Here's an interesting extract:
> We find evidence of nepotism for 5–6.6% of scholars’ sons in Protestant and for 29.4% in Catholic universities and academies. Catholic institutions relied more heavily on intra-family human capital transfers. We show that these differences partly explain the divergent path of Catholic and Protestant universities after the Reformation.
This relates to an important paper providing evidence that indeed Protestantism was associated with scientific progress: https://papers.ssrn.com/sol3/papers.cfm?abstract_id=4389708
> indeed Protestantism was associated with scientific progress
I've always blamed this on there not being an "orthodox" Protestantism. Since every protestant preacher is a different religion, it enabled atheists to work freely (as unspecified mystery protestants.)
i’d be more interested in jewish numbers than protestant or catholic
"Protestants also tried to impose their own bigotry but lacked sufficient coordination and authority. Had they been more effective, modern science and sustained economic growth might have never taken off."

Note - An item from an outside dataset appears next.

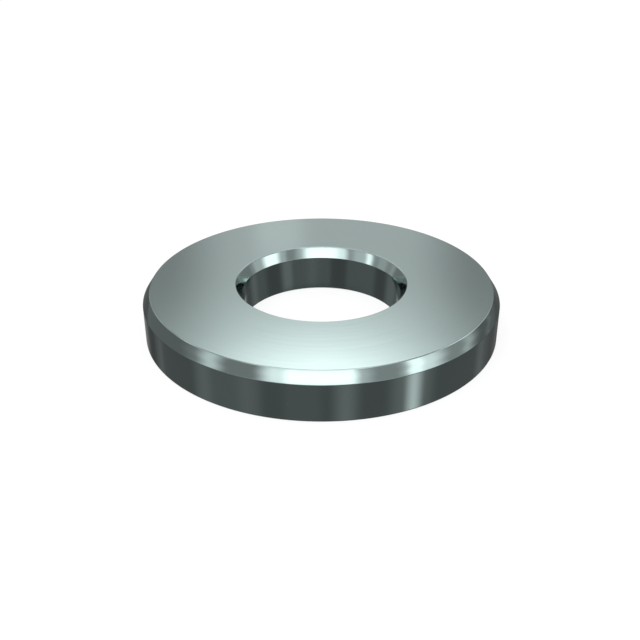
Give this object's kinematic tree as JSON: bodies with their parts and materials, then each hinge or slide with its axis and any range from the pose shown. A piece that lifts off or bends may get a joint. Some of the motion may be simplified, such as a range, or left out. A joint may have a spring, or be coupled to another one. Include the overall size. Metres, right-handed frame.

That's an interesting take. It seems to have a continental Europe perspective. In the first 150 years of the American colonies, Catholicism was illegal, except for Pennsylvania. However, even there, Catholics remained disenfranchised. The first Catholic university in the US, Georgetown, opened in 1789. (Harvard: 1636, Yale: 1701). The first amendment was ratified in 1791 (meaning Catholicism could no longer be made illegal). Catholics were mostly unwelcome to attend other schools, that was the reason for divergence and almost certainly assured a high nepotism rate. Also note that in the 1700's/1800's nepotism in government was considered normal.